DecisionTreeVisualizer/
│── data.csv # Input Dataset
│── decision_tree.py # Main script with tree logic + visualization
│── tree_entropy.png # Tree built using entropy
│── tree_gini.png # Tree built using gini index
│── naive_bayes.py # Implemenatation of Naive Bayes Classifier
│── README.md # You are here
-
Entropy & Gini Calculation
- Computes uncertainty of class labels.
- Lower impurity ⇒ better split.
-
Attribute Selection
- Recursively selects the best feature based on chosen metric (Entropy or Gini).
-
Tree Construction
- Splits dataset into subsets by feature values.
- Continues until pure leaves or no features remain.
-
Visualization
- Uses Graphviz (Digraph) to generate interpretable flowchart-like trees.
For more details, kindly refer to: Decission Tree.pdf
-
Training Phase
- Computes priors P(Class).
- Computes likelihoods P(Feature=Value | Class) with Laplace Smoothing.
-
Prediction Phase
- For new instances:
$P(C_k \mid X) \propto P(C_k) \times \prod_{i=1}^n P(x_i \mid C_k)$ - The Naive Assumption considered here is that all the events are completely INDEPENDENT of each other. Hence their intersection can be written as the product of hte individual conditional probabilities.
- Normalizes probabilities.
- Chooses class with highest posterior.
- For new instances:
-
Verbose Mode
- Prints priors, conditional probabilities, posterior products, normalization, and final prediction.
For more details kindly refer to: Naive Bayes Classifier.pdf
Install the required Python libraries:
pip install pandas numpy graphviz
Also, install the Graphviz system package (needed for rendering images):
sudo apt-get update && sudo apt-get install -y graphviz
brew install graphviz
Download from Graphviz.org and add it to your PATH.
Run the script with your dataset (weekend.csv as default):
python decision_tree.py
python naive_bayes.py
This will generate:
tree_entropy.png # Decision tree using Information Gain
tree_gini.png # Decision tree using Gini Index
Both trees will be saved in the working directory and usually open automatically.
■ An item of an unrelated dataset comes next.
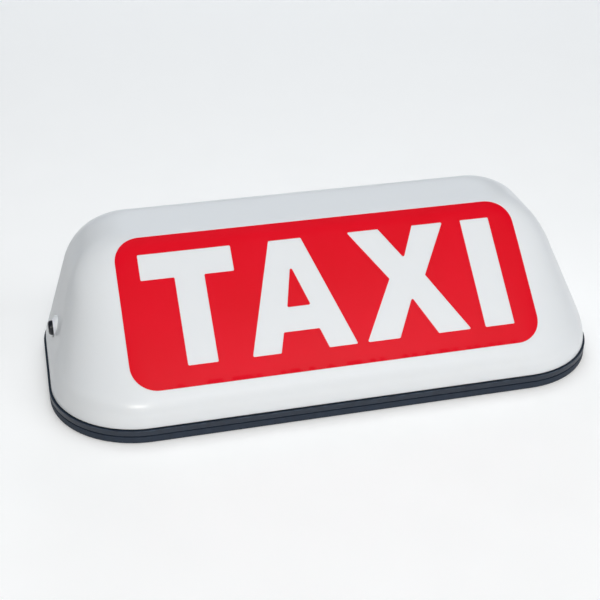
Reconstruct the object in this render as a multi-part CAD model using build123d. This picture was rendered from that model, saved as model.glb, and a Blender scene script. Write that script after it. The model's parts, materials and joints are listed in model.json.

The output of the Naive Bayes Classifier will be visible in the terminal.
Here is an example of the input dataset used in the project:
Weekend | Weather | Parents | Financial Condition | Decision |
---|---|---|---|---|
W1 | Sunny | Yes | Rich | Cinema |
W2 | Sunny | No | Rich | Play Tennis |
W3 | Windy | Yes | Rich | Cinema |
W4 | Rainy | Yes | Poor | Cinema |
W5 | Rainy | No | Rich | Stay in |
W6 | Rainy | Yes | Poor | Cinema |
W7 | Windy | No | Poor | Cinema |
W8 | Windy | No | Rich | Shopping |
W9 | Windy | Yes | Rich | Cinema |
W10 | Sunny | No | Rich | Play Tennis |
- 🟦 Feature Nodes → Light-blue rounded boxes
- 🟩 Leaf Nodes → Green ellipses (final decision)
- Maximize information gain
- Minimize class impurity
- 🔵 Priors (class probabilities):
- P(Cinema) = 0.6
- P(Play Tennis) = 0.2
- P(Stay in) = 0.1
- P(Shopping) = 0.1
- 🟠 Conditional Probabilities (sample):
- P(Weather = Sunny | Play Tennis) = 0.6
- P(Parents = Yes | Cinema) = 0.75
- P(Financial Condition = Rich | Shopping) = 0.67
- 🟢 Posterior Probabilities (normalized):
- P(Cinema | features) = 0.1566
- P(Play Tennis | features) = 0.6344
- P(Stay in | features) = 0.1044
- P(Shopping | features) = 0.1044
✅ Final Prediction: Play Tennis (matches actual label).
For detailed sample output of the Naive Bayes Classifier, kindly refer to: Naive Bayes Classifier.pdf
The Decision Tree and Naive Bayes Classifier demonstrate two foundational approaches to classification:
- Decision Trees → Rule-based, interpretable, visual structures.
- Naive Bayes → Probabilistic, fast, and effective with categorical data.
Together, they showcase how classical ML algorithms can be built from scratch and applied to real-world data for learning and prediction.